I am Sir Your Most Obdt And Most Hub Servt
it’s clear that Jefferson continues to order pens from Williamson.
Other Letters and Relations
- In a letter of 13 Oct 1808 to his grandson Thomas Jefferson Randolph, he asks him to stop by Baltimore and pay a P. Williamson of 72 Market St. for a dozen steel pen points
- In a letter of 1 Dec. 1808, he receives the account (assuming showing paid) from P. Williamson with a balance of four dollars from teh 10 dollars his grandson left with the writer, John Rigden, the watchmaker mentioned in the previous letter. Seems Mr. Randolph just dumped the $10 with the watchmaker and never made it to Williamson. Ridgen must have paid Williamson and sent the money back to Jefferson.

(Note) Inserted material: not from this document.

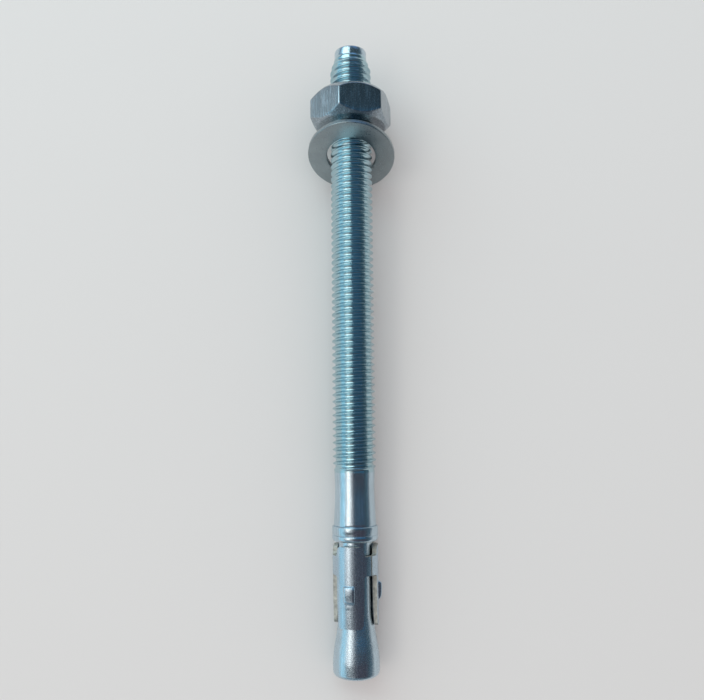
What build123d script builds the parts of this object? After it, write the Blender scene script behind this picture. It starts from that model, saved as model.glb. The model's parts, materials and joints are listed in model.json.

- In a letter of 22 Nov 1814, from William Caruthers, he mentions that based on Jefferson’s recommendation, Caruthers stopped by P. Williamson’s in Baltimore to see his newly patented method for making small shot. (see his patent from 1813). While Caruthers is not terribly confident of either Williamson or the other gentleman he visited being ultimately successful, he did think more highly of Williamson’s method. This indicates that Jefferson is keeping track of Williamson and his inventions.
- And finally, in a letter dated 19 March 1822, to his friend from New York, DeWitt Clinton, we find the final judgement on Peregrine Williamson’s pens by the former President
I thank you, Dear Sir, for the elegant pens you have been so kind as to send me; they perform their office admirably. I had formerly got such from Baltimore, but they were of steel, and their points rusted off immediately.
One can only assume they were gold pens, now being made in New York City with tipping to make them much more durable.